In the same way that we see the derivative of $f(x)$ w.r.t $x$ is producing a vector operator, we can see the derivative of $g_i(x)$ w.r.t $x$ as producing a vector operator and hence the derivative of $g(x)$ w.r.t $x$ is producing a matrix operator named Hessian matrix.

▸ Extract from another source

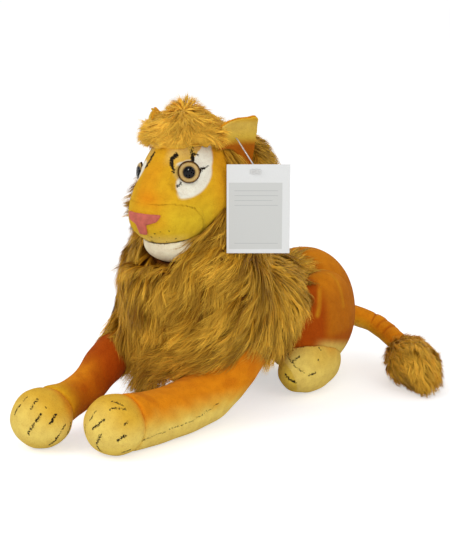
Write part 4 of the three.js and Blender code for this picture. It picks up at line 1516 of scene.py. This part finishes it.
# How the hair was combed: a place on the mane, the way that it lies there, and where it isn't
# as long or as lifted as the rest, how many times that.
COMBED = [
    ((0, -170, 128), (0, -0.9, -0.4), 0.8, 1.4), ((-8, -182, 120), (0.1, -0.8, -0.7), 0.9, 1.2),
    ((-25, -160, 138), (0.3, -0.85, -0.4), 0.75, 1.5), ((-35, -175, 108), (0, -0.1, -1)),
    ((-60, -140, 100), (-0.35, 0.1, -1), 1.1, 1.4), ((-56, -140, 68), (-0.8, -0.4, -0.8), 1.4, 1.8),
    ((-40, -170, 66), (-0.65, -0.3, -0.85), 1.3, 1.6),
    ((-30, -165, 38), (-0.4, -0.2, -1), 1.2, 1.0), ((-22, -180, 112), (-0.15, -0.3, -1)),
    ((6, -186, 98), (-0.3, -0.1, -0.9)), ((25, -178, 104), (-0.7, -0.2, -0.7)),
    ((38, -164, 115), (-0.5, -0.5, -0.75)), ((-6, -183, 65), (-0.45, -0.1, -0.9), 1.2),
    ((30, -169, 61), (-0.8, -0.5, -0.6), 1.1), ((46, -159, 77), (-0.6, -0.9, -0.5)),
    ((51, -150, 95), (-0.2, -1, -0.45)), ((51, -138, 112), (-0.2, -0.6, -0.8)),
    ((52, -128, 80), (-0.2, -0.9, -0.6), 1.1), ((46, -143, 58), (-0.4, -0.8, -0.6), 1.2),
    ((24, -151, 37), (-0.8, -0.5, -0.6), 1.3), ((0, -165, 35), (-0.5, -0.4, -0.8), 1.3),
    ((48, -112, 62), (-0.1, -0.35, -1), 1.1), ((45, -105, 36), (-0.1, 0, -1), 0.7),
    ((50, -105, 94), (0.05, 0.15, -1)), ((49, -84, 88), (0.05, 0.4, -0.95)),
    ((47, -62, 84), (0.05, 0.25, -1), 0.6, 0.8), ((44, -55, 60), (0, 0.15, -1), 0.5, 0.8),
    ((38, -45, 92), (0.1, 0.75, -0.7), 0.5, 0.8), ((40, -85, 122), (0.1, 0.6, -0.8)),
    ((20, -45, 106), (0.3, 1, -0.3)), ((0, -42, 108), (0.1, 1, -0.2), 1.15),
    ((0, -85, 150), (0, 0.5, -0.9), 0.5, 0.4), ((30, -85, 160), (0.2, 0.4, -0.9), 0.5, 0.5),
    ((47, -120, 168), (0.1, 0, -1)), ((38, -150, 160), (-0.5, -0.5, -0.8), 1.2, 1.3),
    ((42, -140, 190), (0.4, 0.25, -0.85)), ((31, -146, 200), (0.62, 0.45, -0.55), 1.2, 0.9),
    ((46, -100, 192), (0.55, 0.6, -0.5), 0.5, 0.6), ((20, -100, 216), (0.5, 0.75, -0.3), 0.4, 0.4),
    ((0, -115, 224), (0.1, 1, -0.2), 0.45, 0.4), ((-46, -100, 192), (-0.6, 0.5, -0.4)),
    ((-47, -120, 168), (-0.2, 0.1, -1)), ((-42, -150, 176), (-1, -0.55, -0.1), 0.62, 1.0),
    ((-42, -152, 150), (-1, -0.5, -0.5), 0.7, 1.1), ((-50, -85, 100), (-0.1, 0.6, -0.8)),
    ((-45, -60, 82), (-0.1, 0.8, -0.5)), ((-40, -140, 198), (-0.7, 0.1, -0.5), 0.8, 0.8),
]
FORELOCK_COMBED = [
    ((0, -156, 236), (-0.25, 0, 0.9), 0.5, 1.2), ((-5, -168, 232), (-0.9, -0.3, -0.2), 0.25, 0.0),
    ((-12, -176, 222), (-0.8, -0.3, -0.4), 0.7, 0.7),
    ((2, -180, 212), (-0.95, -0.1, -0.1), 0.55, 0.9),
    ((-22, -168, 216), (-0.5, 0.1, -0.5), 0.4, 0.5),
    ((-24, -150, 224), (-0.5, 0.4, -0.6), 0.3, 0.0),
    ((-14, -158, 232), (-0.8, 0.2, -0.3), 0.2, 0.0),
    ((14, -176, 212), (-0.9, -0.1, 0.25), 0.5, 0.7), ((23, -170, 214), (0.8, 0.5, 0.35), 0.5, 0.6),
    ((29, -158, 213), (0.74, 0.6, 0.05), 0.8, 0.8), ((30, -150, 216), (0.7, 0.6, -0.3), 0.8, 0.6),
    ((17, -157, 232), (0.75, 0.35, -0.3), 0.6, 0.3), ((6, -172, 229), (-0.3, -0.6, -0.6), 0.7, 0.8),
    ((14, -138, 230), (0.6, 0.7, -0.4), 0.45, 0.2), ((0, -130, 232), (0.3, 1, -0.3), 0.4, 0.2),
    ((18, -172, 222), (0.1, -0.5, -0.6), 0.6, 0.8),
]


# Where the forelock lies lower than its solid: before the right ear, and over the left brow.
FORELOCK_DIPS = [
    ((-6, -170, 230), 8, 5), ((-14, -160, 231), 9, 6), ((-22, -148, 228), 12, 7),
    ((26, -163, 203), 9, 6),
]


def combed(table, spread):
    def flow(points):
        way, scales, total = np.zeros_like(points), np.zeros((len(points), 2)), 1e-9
        for place, lies, *times in table:
            times = (*times, 1.0, 1.0)[:2]
            near = np.exp(-((points - np.array(place)) ** 2).sum(1) / (2 * spread * spread)) + 1e-9
            way += near[:, None] * unit(np.array([lies], float))
            scales += near[:, None] * np.array(times)
            total = total + near
        return unit(way), *(scales / total[:, None]).T

    return flow


def on_cloth(form, origin, count, wanted):
    """Roots on a skin's own cloth, where the mane over it is too thin to carry them."""

    def added(dice):
        points, faces = cast(form, origin, (1, 1, 1.05))
        thin = (off(MANE), off(FORELOCK))

        def bare(places):
            free = (thin[0](places) > -2.5) & (thin[1](places) > 1)
            return (free & wanted(*places.T)).astype(float)

        return rooted(points, faces, bare, count, dice)

    return added


def temple(side):
    """Between the hairline and the ear."""

    def wanted(x, y, z):
        line = np.interp(z, [150, 165, 192, 203, 211], [-155, -146, -143, -139.8, -134])
        return (y > line) & (z > 148) & (x * side > 6)

    return on_cloth(FACE, (0, -136, 174), 2600, wanted)


def withers(x, y, z):
    """Over the back, behind the cape's edge."""
    return (y > -62) & (y < -26 - 0.45 * np.abs(x)) & (z > 84)


class LION_OT_mane(bpy.types.Operator):
    """Lay the four panels of mane hair"""

    bl_idname = "lion.mane"
    bl_label = "Mane"

    def execute(self, context):
        keep_off = off_all(HEAD, CHIN, TRUNK, THIGH[1], THIGH[-1])
        # A panel's paleness is painted light on its hair, a little on the sides and more on the
        # back.
        for name, node, count, seed, pale, added in (
            ("mane_front", "mane_bib", 22000, 101, 0.0, None),
            ("mane_left", "mane_left_side", 16000, 102, 0.06, temple(1)),
            ("mane_right", "mane_right_side", 16000, 103, 0.06, temple(-1)),
            (
                "mane_back", "mane_cape", 14000, 104, 0.1,
                on_cloth(TRUNK, (0, -63, 62.5), 1800, withers),
            ),
        ):
            hair_piece(
                name, node, combed(COMBED, 13), in_the_open(FORELOCK), count,
                seed=seed, pale=pale, keep_off=keep_off, added=added,
            )
        return {"FINISHED"}


class LION_OT_forelock(bpy.types.Operator):
    """Lay the forelock over the brow"""

    bl_idname = "lion.forelock"
    bl_label = "Forelock"

    def execute(self, context):
        hair_piece(
            "forelock_hair", "forelock", combed(FORELOCK_COMBED, 8), in_the_open(MANE, room=5.0),
            15000, seed=105, long=19, lift=3.0, bend=0.01, sag=0.0, wave=1.2, hang=0.35, pale=0.45,
            even=0.4, keep_off=[off(HEAD)], dips=FORELOCK_DIPS,
        )
        return {"FINISHED"}


def down_the_tail(points):
    far = between(points @ np.array([0.92, -0.38, 0]), 72, 118)
    way = np.array([[0.75, -0.35, 0.0]]) + far[:, None] * np.array([[0.0, -0.1, -0.75]])
    return unit(way), 0.8 + 0.5 * far, np.ones(len(points))


class LION_OT_tuft(bpy.types.Operator):
    """Lay the tuft at the end of the tail"""

    bl_idname = "lion.tuft"
    bl_label = "Tuft"

    def execute(self, context):
        hair_piece(
            "tuft_hair", "tail_tuft", down_the_tail, lambda points: np.ones(len(points)), 12000,
            body="tail", seed=106, long=15, lift=2.5, bend=0.006, sag=0.1, wave=1.2, hang=0.8,
            pale=0.22, even=0.25,
        )
        return {"FINISHED"}


class LION_OT_hardware(bpy.types.Operator):
    """Finish the washers, the nylon pin and the bare card"""

    bl_idname = "lion.hardware"
    bl_label = "Washers, pin and card"

    def execute(self, context):
        washer = nylon("washer_nylon", srgb(226, 224, 216), 0.0)
        pin = nylon("pin_nylon", srgb(236, 236, 234), 0.35)
        card = card_paper(
            "bare_card", srgb(222, 223, 222), srgb(200, 201, 198), srgb(168, 170, 170)
        )
        finishes = {
            "left_eye_washer": washer, "right_eye_washer": washer,
            "tag_pin_bar": pin, "tag_pin_thread": pin, "hang_tag": card,
        }
        for node, material in finishes.items():
            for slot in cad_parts[node].material_slots:
                slot.material = material
        return {"FINISHED"}


def seen_rays(tree):
    """1 for what the camera sees, also mirrored or through clear plastic, 0 for other light."""
    path = tree.nodes.new("ShaderNodeLightPath")
    seen = path.outputs["Is Camera Ray"]
    for ray in ("Is Glossy Ray", "Is Transmission Ray"):
        most = tree.nodes.new("ShaderNodeMath")
        most.operation = "MAXIMUM"
        tree.links.new(seen, most.inputs[0])
        tree.links.new(path.outputs[ray], most.inputs[1])
        seen = most.outputs[0]
    return seen


# Places and sizes in metres, as Blender has them. The camera's right and back are directions.
FLOOR_HALF, FLOOR_DROP = 40.0, 0.0002
LIT_PLACE = (0.01, -0.12, 0.11)
CAMERA_PLACE = (0.612837, -0.860402, 0.325490)
CAMERA_RIGHT = (0.777146, 0.629320, 0)
CAMERA_BACK = (0.613191, -0.757228, 0.224951)


class LION_OT_stage(bpy.types.Operator):
    """Set the pale floor, the soft lamps and the camera"""

    bl_idname = "lion.stage"
    bl_label = "Stage"

    def execute(self, context):
        studio = settings().studio
        floor = bpy.data.meshes.new("floor")
        corners = ((-1, -1), (1, -1), (1, 1), (-1, 1))
        edge = [(x * FLOOR_HALF, y * FLOOR_HALF, -FLOOR_DROP) for x, y in corners]
        floor.from_pydata(edge, [], [(0, 1, 2, 3)])
        ground = bpy.data.objects.new("floor", floor)
        context.scene.collection.objects.link(ground)
        cloth = Cloth("pale_floor")
        cloth.tree.nodes.remove(cloth.shader)
        shown = seen_rays(cloth.tree)
        grain = cloth.ranged(cloth.noise(40, 2, cloth.place()), 0, 1, 0.79, 0.81)
        diffuse = cloth.add("ShaderNodeBsdfDiffuse", {"Color": grain})
        glow = cloth.add("ShaderNodeEmission", {"Strength": cloth.sum("MULTIPLY", shown, 0.52)})
        both = cloth.add("ShaderNodeAddShader")
        cloth.tree.links.new(diffuse.outputs[0], both.inputs[0])
        cloth.tree.links.new(glow.outputs[0], both.inputs[1])
        cloth.tree.links.new(both.outputs[0], cloth.out.inputs["Surface"])
        floor.materials.append(cloth.material)

        world = bpy.data.worlds.new("studio")
        world.use_nodes = True
        tree = world.node_tree
        tree.nodes.clear()
        room = tree.nodes.new("ShaderNodeBackground")
        room.inputs["Strength"].default_value = studio.room
        backdrop = tree.nodes.new("ShaderNodeBackground")
        for light in (room, backdrop):
            light.inputs["Color"].default_value = (1, 1, 1, 1)
        mix = tree.nodes.new("ShaderNodeMixShader")
        out = tree.nodes.new("ShaderNodeOutputWorld")
        mixed = (seen_rays(tree), room.outputs[0], backdrop.outputs[0])
        for socket, into in zip(mixed, mix.inputs):
            tree.links.new(socket, into)
        tree.links.new(mix.outputs[0], out.inputs[0])
        context.scene.world = world

        middle = Vector(LIT_PLACE)
        for name, place, wide, power in (
            ("key", (-0.75, -1.55, 1.45), 1.3, studio.key),
            ("fill", (1.75, -0.6, 0.9), 1.2, studio.fill),
            ("glint", (0.872, -1.126, 0.44), 0.12, studio.glint),
        ):
            lamp = bpy.data.lights.new(name, "AREA")
            lamp.energy, lamp.size = power, wide
            light = bpy.data.objects.new(name, lamp)
            light.location = place
            light.rotation_mode = "QUATERNION"
            light.rotation_quaternion = (middle - Vector(place)).to_track_quat("-Z", "Y")
            context.scene.collection.objects.link(light)

        view = bpy.data.cameras.new("photo_view")
        view.lens, view.sensor_width = studio.lens, 36
        view.clip_start, view.clip_end = 0.01, 20
        camera = bpy.data.objects.new("photo_view", view)
        right, back = Vector(CAMERA_RIGHT), Vector(CAMERA_BACK)
        turned = Matrix((right, back.cross(right), back)).transposed().to_4x4()
        camera.matrix_world = Matrix.Translation(CAMERA_PLACE) @ turned
        context.scene.collection.objects.link(camera)
        context.scene.camera = camera
        context.scene.view_settings.view_transform = "Standard"
        return {"FINISHED"}


OPERATORS = (
    LION_OT_body, LION_OT_face, LION_OT_eyes, LION_OT_nose, LION_OT_forelegs, LION_OT_hind_legs,
    LION_OT_tail, LION_OT_ears, LION_OT_mane, LION_OT_forelock, LION_OT_tuft, LION_OT_hardware,
    LION_OT_stage,
)


class LION_PT_pieces(bpy.types.Panel):
    """Colours, hair and lamps, and a button for each piece"""

    bl_idname = "LION_PT_pieces"
    bl_label = "Plush Lion"
    bl_space_type = "VIEW_3D"
    bl_region_type = "UI"
    bl_category = "Plush Lion"

    def draw(self, context):
        lion = context.scene.plush_lion
        for group in (lion.dyes, lion.hair, lion.studio):
            box = self.layout.box()
            for name in group.__annotations__:
                box.prop(group, name)
        for operator in OPERATORS:
            self.layout.operator(operator.bl_idname)


CLASSES = (PlushDyes, LongHair, Studio, PlushLion, *OPERATORS, LION_PT_pieces)


def register():
    for one in CLASSES:
        bpy.utils.register_class(one)
    bpy.types.Scene.plush_lion = bpy.props.PointerProperty(type=PlushLion)


def unregister():
    del bpy.types.Scene.plush_lion
    for one in reversed(CLASSES):
        bpy.utils.unregister_class(one)


def main():
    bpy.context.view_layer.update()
    register()
    for operator in OPERATORS:
        group, name = operator.bl_idname.split(".")
        getattr(getattr(bpy.ops, group), name)()


if __name__ == "__main__":
    main()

A: Let $f : \mathbb R^{m \times n} \to \mathbb R$ be defined by
$$f (\mathrm X) := \frac 12 \| \mathrm A \mathrm X - \mathrm B \|_{\text{F}}^2 = \frac 12 \| (\mathrm I_n \otimes \mathrm A) \, \mbox{vec} (\mathrm X) - \mbox{vec} (\mathrm B) \|_2^2$$
where $\mbox{vec}$ is the vectorization operator and $\otimes$ is the Kronecker product. Thus, the Hessian of $f$ is 
$$(\mathrm I_n \otimes \mathrm A)^\top (\mathrm I_n \otimes \mathrm A) = \mathrm I_n \otimes \mathrm A^\top \mathrm A$$
A: Yep squared norm is better. 
$$\|AX-B\|_F^2 = (AX-B)^T(AX-B) = \Big/\text{ simplify }\Big/ = X^TA^TAX + \text{linear & const terms}$$
Now you should see what the Hessian is. If you still don't you can check out Hessian matrix - use in optimization.

If linear problem then the Hessian is directly in the second order term, if non-linear problem solved by trust-region approach it is matrix on second term of Taylor expansion around trust region.